The progress of technology makes many popular devices obsolete within a matter of years, and it’s worth considering whether desktop and laptop computers will be next to join the list.
The increasing availability of tablets and the rise in use of internet-capable phones has led many Americans to shift away from using computers – of any kind — to access their email and other websites.
A new study from the Pew Research Center’s Internet & American Life Project found that roughly 88 percent of U.S. adults own a cell phone of some kind, and 55 percent of them use their devices to go online.
That 55 percent represents a significant rise from 2009, when only 31 percent of survey respondents said they used their phone to go online.
In addition, the study found that 31 percent of internet-enabled cellphone users go online mostly with their phone, rather than a desktop or laptop computer.
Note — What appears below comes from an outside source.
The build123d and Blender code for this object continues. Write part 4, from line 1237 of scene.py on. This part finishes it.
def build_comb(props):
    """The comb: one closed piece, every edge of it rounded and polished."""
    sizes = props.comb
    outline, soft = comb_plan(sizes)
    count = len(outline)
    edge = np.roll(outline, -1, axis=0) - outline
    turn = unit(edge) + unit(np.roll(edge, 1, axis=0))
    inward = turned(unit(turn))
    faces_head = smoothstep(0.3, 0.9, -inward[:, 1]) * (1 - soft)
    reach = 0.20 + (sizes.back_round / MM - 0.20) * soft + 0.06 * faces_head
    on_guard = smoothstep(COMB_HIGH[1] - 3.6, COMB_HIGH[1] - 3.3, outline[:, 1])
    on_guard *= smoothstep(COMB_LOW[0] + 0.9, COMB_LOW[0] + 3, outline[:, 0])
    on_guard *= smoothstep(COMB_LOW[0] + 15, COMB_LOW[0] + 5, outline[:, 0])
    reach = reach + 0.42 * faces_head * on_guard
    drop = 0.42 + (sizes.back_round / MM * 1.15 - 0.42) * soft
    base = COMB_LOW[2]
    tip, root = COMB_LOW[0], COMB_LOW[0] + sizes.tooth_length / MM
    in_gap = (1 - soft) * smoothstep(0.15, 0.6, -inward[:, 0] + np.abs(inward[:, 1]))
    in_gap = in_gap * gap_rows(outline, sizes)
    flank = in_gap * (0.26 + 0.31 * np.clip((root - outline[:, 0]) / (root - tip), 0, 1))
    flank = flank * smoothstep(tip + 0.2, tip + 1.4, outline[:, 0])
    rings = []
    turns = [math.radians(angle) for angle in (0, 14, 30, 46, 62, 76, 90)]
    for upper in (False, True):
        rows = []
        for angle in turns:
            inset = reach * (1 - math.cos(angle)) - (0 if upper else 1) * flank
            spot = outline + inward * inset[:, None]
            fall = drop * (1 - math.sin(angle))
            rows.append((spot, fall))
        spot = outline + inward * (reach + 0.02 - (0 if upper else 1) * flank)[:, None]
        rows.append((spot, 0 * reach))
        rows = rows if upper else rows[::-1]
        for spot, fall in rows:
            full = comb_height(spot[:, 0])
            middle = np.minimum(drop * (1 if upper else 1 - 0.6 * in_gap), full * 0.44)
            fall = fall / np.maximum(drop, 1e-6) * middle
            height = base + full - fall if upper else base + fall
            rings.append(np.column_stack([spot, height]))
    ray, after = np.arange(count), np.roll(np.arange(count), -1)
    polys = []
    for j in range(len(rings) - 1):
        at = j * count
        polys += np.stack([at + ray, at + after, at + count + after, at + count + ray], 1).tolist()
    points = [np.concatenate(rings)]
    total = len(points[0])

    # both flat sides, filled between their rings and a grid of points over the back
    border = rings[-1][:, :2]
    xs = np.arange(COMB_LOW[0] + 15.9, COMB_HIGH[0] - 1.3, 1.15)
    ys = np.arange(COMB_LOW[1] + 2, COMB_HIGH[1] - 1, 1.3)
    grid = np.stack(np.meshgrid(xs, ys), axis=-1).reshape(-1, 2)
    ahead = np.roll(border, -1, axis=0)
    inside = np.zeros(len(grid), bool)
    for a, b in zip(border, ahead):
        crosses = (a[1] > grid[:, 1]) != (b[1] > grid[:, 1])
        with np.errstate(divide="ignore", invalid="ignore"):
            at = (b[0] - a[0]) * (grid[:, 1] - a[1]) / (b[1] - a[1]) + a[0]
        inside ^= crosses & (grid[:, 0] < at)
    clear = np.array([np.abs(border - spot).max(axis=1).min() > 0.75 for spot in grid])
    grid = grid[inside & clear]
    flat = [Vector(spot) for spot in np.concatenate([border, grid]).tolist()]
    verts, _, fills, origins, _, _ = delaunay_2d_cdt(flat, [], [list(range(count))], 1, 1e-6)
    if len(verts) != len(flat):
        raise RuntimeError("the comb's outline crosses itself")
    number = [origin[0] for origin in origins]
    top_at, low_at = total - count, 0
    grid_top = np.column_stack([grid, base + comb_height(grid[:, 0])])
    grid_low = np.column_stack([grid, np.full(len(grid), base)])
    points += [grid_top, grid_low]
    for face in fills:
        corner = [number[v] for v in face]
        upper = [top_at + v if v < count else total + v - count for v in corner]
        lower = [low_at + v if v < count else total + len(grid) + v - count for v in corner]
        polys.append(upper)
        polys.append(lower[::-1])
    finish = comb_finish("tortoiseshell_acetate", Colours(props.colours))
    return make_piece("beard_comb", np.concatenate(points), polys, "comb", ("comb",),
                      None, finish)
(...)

The study cited three major factors contributing to increased use of cell phones for internet: they’re more convenient and always available, they fit people’s usage habits better, and smartphones fill access gaps.
This number is likely to rise in the future, as internet capabilities on cellphones increase – and because the younger generation is leading the trend. The survey found that 45 percent of 18-to-29-year olds do most of their online browsing on their phones.
Future uses for cellphones also could drive consumer behavior. ThinkMoney recently reported that a quarter of mobile internet users rely on their device for banking services. As data becomes more secure, this number may increase.
Jim Hemmer, the chief executive officer of Antenna, noted that current concerns about security are “probably why consumers are mostly using mobile banking services for basic tasks like checking their balances and finding ATMs.”
How long do you think it will take for desktops and laptops to become virtually extinct?